While we, the so-called African Americans, are a people and not a minority, in the United States we are placed within a minority status. Hence, we call upon the U.N. to come to our succor both under Article 27 of the International Covenant on Civil and Political Rights: the one the U.S. has ratified; and under the Declaration on the Rights of Persons Belonging to National or Ethnic, Religious and Linguistic Minorities, adopted by the United Nations General Assembly in resolution 47/135 of 18 December, 1992.


We charge civil death. The U.S., with knowledge that it has denied us our identity for the past 400 years, is in violation of both the aforementioned Covenant and Declaration. In articles 2 and 4, the Declaration stipulates that minorities have the right to protect their culture and identity.


Professor Guillaume Siemienski’s working paper on Education rights of minorities: Hague Recommendation states that language, but not just any language, one’s "mother tongue" is intimately bound with identity.

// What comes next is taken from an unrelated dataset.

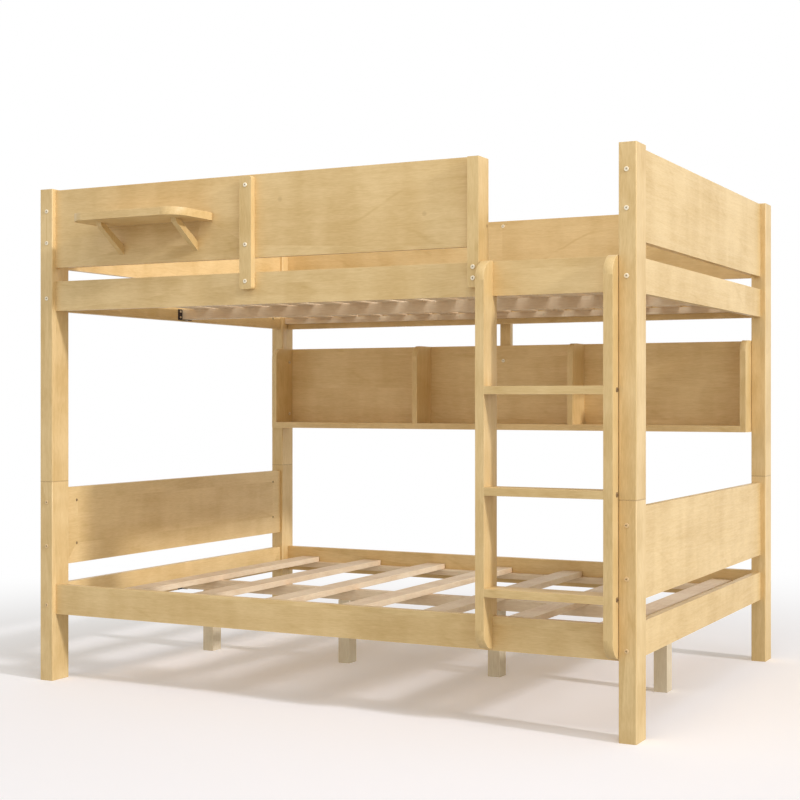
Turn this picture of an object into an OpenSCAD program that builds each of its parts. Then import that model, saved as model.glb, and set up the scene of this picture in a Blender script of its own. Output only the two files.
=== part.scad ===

Professor Mustapha Mehedi defines the essence of identity in his writings on education. He states, the discovery of one’s own identity means not that it is mapped out in isolation, but that it is negotiated (infused) through a dialogue, partly external, partly internal, with others. Education plays a fundamental role in the formation of personal identity. Thus, the right to education is an identity right.


Owing to plantation slavery, intercultural education is an impossibility for us. By forcibly depriving us of our "mother tongue," the Government of the U.S. deracinated our collective identity, making our condition irreversible. We need specific U.N. assistance.


Absent knowledge of our mother tongue, how could and can we speak it with other members of our community, and preserve our individual identity? The annihilation of our "mother tongue" is the extermination of our identity. Absent our identity, we do not have our own culture. Absent culture, we are in a state of civil death. To destroy a people and their shared life is a crime.


The U.N. can provide a remedy by establishing a forum for so-called African-Americans at the U.N. in New York. We want a forum for the purpose of restoring our human rights -- which only we can reclaim or choose. Within a forum, we will 1) rebuild a kind of council or governing body amongst ourselves; 2) openly discuss the devolution, in pertinent parts, of the Constitution of the U.S., which defines us as three-fifth of a human being; 3) make choices on the "mother tongue" or tongues we wish to speak; 4) discuss and conclude on the issues of reclamation, restoration, reparations and migration of some of us to a friendly nation; 5) then present this package to the U.N. in order that the U.N. can facilitate dialogue between us and the U.S. Government.


The forum will provide a peaceful and protected environment for the resurrection of our legal, political being and status as a people. To finance the forum, we would gratefully accept the sponsorship of the U.N. or any compassionate government which aims at liberty.


In closing, we thank the Sub-Commission for calling upon the Working Group on Minorities to address the continuing legacies of the slave trade in the Americas and throughout the Diaspora.